Some insights reveal turning points, where action (or inaction) can have a significant impact. These insights highlight risks or opportunities that could define success or failure. For example, identifying a critical flaw in an element of the digital customer experience that is a key driver of revenue, might necessitate a red flag for immediate intervention. These insights carry high stakes and demand decisive responses that need to be clearly called out in the ‘so what?’
Look for:
Potential risks & opportunities – Determine whether the insight exposes vulnerabilities, such as weakness in the funnel or a link to high churn rate, or strategic advantages, such as untapped needs for a high value customer segment.
Short v long term consequences – Assess whether the insight demands immediate action, for example because it relates to a regulatory compliance issue that could incur a huge financial penalty, or signals slower burn opportunities that require adjustments to the strategy or current business plan.
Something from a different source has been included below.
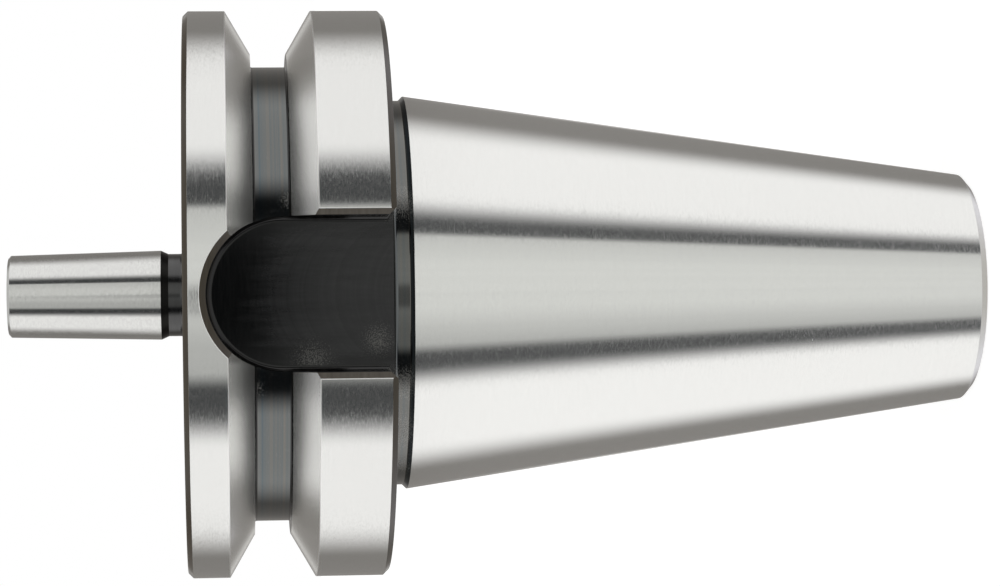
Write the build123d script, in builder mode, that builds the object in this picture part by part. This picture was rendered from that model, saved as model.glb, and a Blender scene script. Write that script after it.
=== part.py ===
from build123d import *
from math import hypot, isclose, radians, sqrt, tan
import os

# Drill chuck arbor with a No. 50 steep spindle taper, made from one bar of case-hardened steel.
# It is turned, milled and ground: nothing is fitted to it, so it is a single solid.
# The axis is vertical. The arbor stands on the small end of its spindle taper, chuck nose up.
# The origin lies on the axis in the gauge plane of the spindle taper, and the keyways face -Y and +Y.
# Lengths are millimetres, angles are degrees, and a taper is diameter lost per length.

# Spindle taper, from the gauge plane down to the small end
gauge_diameter = 69.85
spindle_taper = 7 / 24
small_end_depth = 101.8
small_end_chamfer = 1.3
large_end_depth = 0.55

# Neck between the spindle taper and the flange
rear_neck_diameter = 68.2
rear_neck_fillet = 0.8

# Flange
flange_diameter = 100
flange_thickness = 35
flange_setback = 3
flange_front_chamfer = 0.9
flange_rear_chamfer = 0.95

# V groove for the tool changer's fingers, with a square relief channel at its root
groove_setback = 23.2
groove_mouth = 15
groove_angle = 60
groove_relief_width = 6.3
groove_root_diameter = 80.2
groove_root_fillet = 0.4

# Two drive keyways, open at the flange's rear face and ending in a half circle under its front lip
keyway_width = 25.7
keyway_floor = 35.4
keyway_end = 34.25
keyway_corner_fillet = 0.95
keyway_entry_chamfer = 1.2
keyway_mouth_chamfer = 1.1

# Chuck nose: a neck, a short relief cone and a self-holding taper
front_neck_diameter = 14.54
front_neck_length = 3
front_neck_fillet = 1
nose_diameter = 15.733
nose_taper = 1 / 20.02
nose_relief_length = 1.3
nose_end = 69
nose_end_chamfer = 0.45

# Drawbar hole in the small end: pilot bore, then the core of an M24 x 3 thread
pilot_diameter = 25
pilot_depth = 13
pilot_chamfer = 1
thread_diameter = 24
thread_pitch = 3
drilled_depth = 62
drill_point_angle = 118

# Centre hole in the nose, left from turning and grinding between centres
centre_hole_diameter = 2.5
centre_hole_mouth = 5.3
centre_hole_depth = 5.5
centre_hole_angle = 60

# Heights and radii of the turned outline
small_end = -small_end_depth
small_end_radius = (gauge_diameter - spindle_taper * small_end_depth) / 2
large_end = -large_end_depth
large_end_radius = (gauge_diameter - spindle_taper * large_end_depth) / 2
rear_neck_radius = rear_neck_diameter / 2
bevel_top = large_end + large_end_radius - rear_neck_radius
flange_radius = flange_diameter / 2
flange_rear = flange_setback
flange_front = flange_rear + flange_thickness
front_neck_radius = front_neck_diameter / 2
front_neck_top = flange_front + front_neck_length
nose_radius = nose_diameter / 2
nose_start = front_neck_top + nose_relief_length
nose_end_radius = nose_radius - nose_taper * (nose_end - nose_start) / 2

# The V flanks stop where they are as far apart as the relief channel is wide
groove_root_radius = groove_root_diameter / 2
relief_half_width = groove_relief_width / 2
mouth_half_width = groove_mouth / 2
flank_depth = (mouth_half_width - relief_half_width) / tan(radians(groove_angle / 2))
flank_end_radius = flange_radius - flank_depth

# The keyways' cutter starts clear of the rear face, where the 45 degree flares of the walls run out
keyway_half_width = keyway_width / 2
keyway_arc_centre = keyway_end - keyway_half_width
keyway_wall_start = flange_rear + keyway_entry_chamfer
cutter_overrun = keyway_entry_chamfer + keyway_corner_fillet
cutter_start = flange_rear - cutter_overrun
cutter_half_width = keyway_half_width + keyway_entry_chamfer + cutter_overrun
keyway_depth = flange_radius - keyway_floor

# Radii and drill points of the holes. The pilot's chamfer leaves at least half of the small end's land.
pilot_radius = pilot_diameter / 2
small_end_land = small_end_radius - small_end_chamfer - pilot_radius
pilot_rim = min(pilot_chamfer, small_end_land / 2)
thread_core_radius = (thread_diameter - 5 / 8 * sqrt(3) * thread_pitch) / 2
thread_countersink = thread_diameter / 2 - thread_core_radius
centre_hole_radius = centre_hole_diameter / 2
point_slope = tan(radians(drill_point_angle / 2))


def circles_at(height):
    """Circular edges of the arbor in one horizontal plane, smallest first."""
    circles = arbor.edges().filter_by(GeomType.CIRCLE)
    return circles.filter_by_position(Axis.Z, height - 1e-4, height + 1e-4).sort_by(SortBy.RADIUS)


def on_flange_rim(edge):
    """Whether an edge runs in the flange's outer cylinder."""
    middle = edge @ 0.5
    return isclose(hypot(middle.X, middle.Y), flange_radius, abs_tol=1e-6)


# Metal that the end mill takes out for the keyway on the -Y side
with BuildPart() as keyway:
    with BuildSketch(Plane.XZ.offset(keyway_floor)):
        with BuildLine():
            walls = Polyline(
                (-keyway_half_width, keyway_arc_centre),
                (-keyway_half_width, keyway_wall_start),
                (-cutter_half_width, cutter_start),
                (cutter_half_width, cutter_start),
                (keyway_half_width, keyway_wall_start),
                (keyway_half_width, keyway_arc_centre),
            )
            ThreePointArc(walls @ 1, (0, keyway_end), walls @ 0)
        make_face()
    extrude(amount=2 * keyway_depth)
    floor_outline = keyway.faces().sort_by(Axis.Y)[-1].edges()
    fillet(floor_outline, radius=keyway_corner_fillet)

with BuildPart() as arbor:
    # Turned outline, as half of the section through the axis, with a radius at the foot of each neck
    with BuildSketch(Plane.XZ) as half_section:
        with BuildLine():
            Polyline(
                (0, small_end),
                (small_end_radius, small_end),
                (large_end_radius, large_end),
                (rear_neck_radius, bevel_top),
                (rear_neck_radius, flange_rear),
                (flange_radius, flange_rear),
                (flange_radius, flange_front),
                (front_neck_radius, flange_front),
                (front_neck_radius, front_neck_top),
                (nose_radius, nose_start),
                (nose_end_radius, nose_end),
                (0, nose_end),
                close=True,
            )
        make_face()
        rear_root = half_section.vertices().sort_by_distance((rear_neck_radius, flange_rear))[0]
        front_root = half_section.vertices().sort_by_distance((front_neck_radius, flange_front))[0]
        fillet(rear_root, radius=rear_neck_fillet)
        fillet(front_root, radius=front_neck_fillet)
    revolve(axis=Axis.Z)

    # Broken rims of both ends and of the flange
    chamfer(circles_at(small_end)[-1], length=small_end_chamfer)
    chamfer(circles_at(nose_end)[-1], length=nose_end_chamfer)
    chamfer(circles_at(flange_rear)[-1], length=flange_rear_chamfer)
    chamfer(circles_at(flange_front)[-1], length=flange_front_chamfer)

    # Gripper groove
    with BuildSketch(Plane.XZ) as groove_section:
        with BuildLine():
            Polyline(
                (groove_root_radius, groove_setback - relief_half_width),
                (flank_end_radius, groove_setback - relief_half_width),
                (flange_radius, groove_setback - mouth_half_width),
                (flange_radius, groove_setback + mouth_half_width),
                (flank_end_radius, groove_setback + relief_half_width),
                (groove_root_radius, groove_setback + relief_half_width),
                close=True,
            )
        make_face()
        fillet(groove_section.vertices().group_by(Axis.X)[0], radius=groove_root_fillet)
    revolve(axis=Axis.Z, mode=Mode.SUBTRACT)

    # Both keyways, with chamfered mouths: an arc in the front lip, two straight edges in the rear lip
    with PolarLocations(0, 2):
        add(keyway.part, mode=Mode.SUBTRACT)
    rim_edges = arbor.edges(Select.LAST).filter_by(on_flange_rim)
    mouth_arcs = rim_edges.filter_by(GeomType.BSPLINE)
    mouth_sides = rim_edges.filter_by(GeomType.LINE)
    chamfer(mouth_arcs + mouth_sides, length=keyway_mouth_chamfer)

    # Drawbar hole, bored up from the small end, with its drill point
    with Locations(Plane((0, 0, small_end), z_dir=(0, 0, -1))):
        CounterBoreHole(
            radius=thread_core_radius,
            counter_bore_radius=pilot_radius,
            counter_bore_depth=pilot_depth,
            depth=drilled_depth,
        )
    with Locations((0, 0, small_end + drilled_depth)):
        Cone(
            bottom_radius=thread_core_radius,
            top_radius=0,
            height=thread_core_radius / point_slope,
            align=(Align.CENTER, Align.CENTER, Align.MIN),
            mode=Mode.SUBTRACT,
        )
    chamfer(circles_at(small_end)[0], length=pilot_rim)
    chamfer(circles_at(small_end + pilot_depth)[0], length=thread_countersink)

    # Centre hole in the nose, with its drill point
    with Locations((0, 0, nose_end)):
        CounterSinkHole(
            radius=centre_hole_radius,
            counter_sink_radius=centre_hole_mouth / 2,
            depth=centre_hole_depth,
            counter_sink_angle=centre_hole_angle,
        )
    with Locations((0, 0, nose_end - centre_hole_depth)):
        Cone(
            bottom_radius=0,
            top_radius=centre_hole_radius,
            height=centre_hole_radius / point_slope,
            align=(Align.CENTER, Align.CENTER, Align.MAX),
            mode=Mode.SUBTRACT,
        )

arbor.part.label = "arbor"

os.makedirs("parts", exist_ok=True)
export_step(arbor.part, "parts/arbor.step")
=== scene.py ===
import math

import bpy
import numpy as np
from mathutils import Matrix


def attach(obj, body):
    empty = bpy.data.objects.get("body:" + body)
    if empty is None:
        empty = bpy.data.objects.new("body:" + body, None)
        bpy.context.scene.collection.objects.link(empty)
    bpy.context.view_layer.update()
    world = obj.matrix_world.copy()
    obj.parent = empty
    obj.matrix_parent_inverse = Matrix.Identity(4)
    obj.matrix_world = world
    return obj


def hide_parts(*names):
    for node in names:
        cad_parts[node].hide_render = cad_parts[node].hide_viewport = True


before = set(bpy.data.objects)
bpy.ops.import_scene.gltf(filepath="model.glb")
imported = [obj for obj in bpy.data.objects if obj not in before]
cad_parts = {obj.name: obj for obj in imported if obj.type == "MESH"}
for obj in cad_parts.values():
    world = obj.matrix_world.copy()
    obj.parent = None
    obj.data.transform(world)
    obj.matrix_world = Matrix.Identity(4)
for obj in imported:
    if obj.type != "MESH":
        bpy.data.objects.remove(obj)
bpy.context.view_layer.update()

# Finishes of the arbor. The bar is turned all over and blackened in a hot oxide bath. Both tapers,
# the flange rims and the V flanks are then ground, so they are bright steel with fine rings.
# Each finish is one material; its index is what the faces of the turned body carry. Three of them
# add painted light: shade in the corners, a highlight on the broken edges and light on the V
# flanks.


def new_group(name, inputs, outputs):
    """A shader node group with named inputs (name, kind, value) and named float outputs."""
    group = bpy.data.node_groups.new(name, "ShaderNodeTree")
    for socket, kind, value in inputs:
        made = group.interface.new_socket(socket, in_out="INPUT", socket_type=kind)
        if value is not None:
            made.default_value = value
    for socket in outputs:
        group.interface.new_socket(socket, in_out="OUTPUT", socket_type="NodeSocketFloat")
    return group, group.nodes.new("NodeGroupInput").outputs, group.nodes.new("NodeGroupOutput")


def place(tree, kind, links=None, **settings):
    """A node with its settings made and its inputs linked or set by name or number."""
    node = tree.nodes.new(kind)
    for key, value in settings.items():
        setattr(node, key, value)
    for socket, value in (links or {}).items():
        if isinstance(value, bpy.types.NodeSocket):
            tree.links.new(value, node.inputs[socket])
        else:
            node.inputs[socket].default_value = value
    return node


grain, grain_in, grain_out = new_group(
    "Machined grain",
    [
        ("Vector", "NodeSocketVector", None),
        ("Ring spacing", "NodeSocketFloat", 6000.0),
        ("Streak length", "NodeSocketFloat", 260.0),
        ("Speckle size", "NodeSocketFloat", 2600.0),
    ],
    ["Rings", "Bands", "Streaks", "Hairlines", "Speckle", "Grit"],
)
axes = place(grain, "ShaderNodeSeparateXYZ", {0: grain_in["Vector"]}).outputs


def reckon(tree, operation, *values):
    """The result of one sum."""
    return place(
        tree, "ShaderNodeMath", dict(enumerate(values)), operation=operation
    ).outputs[0]


ring_height = reckon(grain, "MULTIPLY", axes["Z"], grain_in["Ring spacing"])
streak_place = place(
    grain,
    "ShaderNodeCombineXYZ",
    {
        "X": reckon(grain, "MULTIPLY", axes["X"], grain_in["Streak length"]),
        "Y": reckon(grain, "MULTIPLY", axes["Y"], grain_in["Streak length"]),
        "Z": ring_height,
    },
).outputs[0]


def noise(tree, where, detail, roughness, scale=1.0, dimensions="3D"):
    """Noise from 0 to 1 over space or, in one dimension, along a line."""
    return place(
        tree,
        "ShaderNodeTexNoise",
        {
            "W" if dimensions == "1D" else "Vector": where,
            "Scale": scale,
            "Detail": detail,
            "Roughness": roughness,
        },
        noise_dimensions=dimensions,
    ).outputs[0]


def ranged(tree, value, start, end, low=0.0, high=1.0, shape="LINEAR"):
    """A level that goes from low to high as a value goes from start to end."""
    return place(
        tree,
        "ShaderNodeMapRange",
        {"Value": value, "From Min": start, "From Max": end, "To Min": low, "To Max": high},
        interpolation_type=shape,
    ).outputs[0]


def stretched(tree, vector, factors):
    """A vector multiplied axis by axis."""
    return place(
        tree, "ShaderNodeVectorMath", {0: vector, 1: factors}, operation="MULTIPLY"
    ).outputs[0]


wide_rings = noise(grain, ring_height, 3.0, 0.6, 0.2, "1D")
hair = noise(grain, stretched(grain, streak_place, (0.4, 0.4, 0.55)), 2.0, 0.7)
drawn_out = stretched(grain, grain_in["Vector"], (0.35, 0.35, 1.2))
speckle = noise(grain, drawn_out, 2.0, 0.5, grain_in["Speckle size"])


def feed(tree, node, values):
    """Links values to a node's inputs by name."""
    for socket, value in values.items():
        tree.links.new(value, node.inputs[socket])


feed(
    grain,
    grain_out,
    {
        "Rings": noise(grain, ring_height, 4.0, 0.65, 1.0, "1D"),
        "Bands": ranged(grain, wide_rings, 0.3, 0.7),
        "Streaks": noise(grain, streak_place, 3.0, 0.6),
        "Hairlines": ranged(grain, hair, 0.56, 0.72),
        "Speckle": speckle,
        "Grit": ranged(grain, speckle, 0.62, 0.78),
    },
)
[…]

Not all insights stand-alone—many act as connections within a broader system. These insights may not be dramatic individually, but their role in a larger process makes them important. For example, a small dip in website traffic may not seem alarming until it’s linked to declining conversions and reduced sales. Understanding how an insight fits into a sequence of events helps in diagnosing root causes and predicting downstream effects. By positioning insights as part of a larger chain, stakeholders can make informed decisions that optimise overall performance.
Look for:
Upstream & downstream effects – Determine how one metric influences others. Insights that directly impact high-priority areas, such as revenue, operational efficiency, or customer satisfaction, are often crucial in decision-making. Showing the alignment between one measure and another can amplify the perceived importance.
Root causes – Look for dependencies between metrics to identify underlying causes rather than surface-level symptom. For example, the connection between decreasing employee productivity to an increase in customer complaints.
Process optimisation – Evaluate whether the insight reveals inefficiencies in workflows, supply chains, or customer journeys, allowing for improvements in overall performance.
Now, it’s your turn.
Take a moment to reflect on your current data story and the key insight you want to land.
Ask yourself:
Why is this happening.
Why is this important now?
What are all the directly relevant and connected factors?
What factors or conditions contributed to these results?
What are the most likely or probable reasons for this to occur?
Have similar patterns/ trends arisen in the past?
Why does this matter more than other findings we have uncovered?
How does it relate to what are we trying to achieve?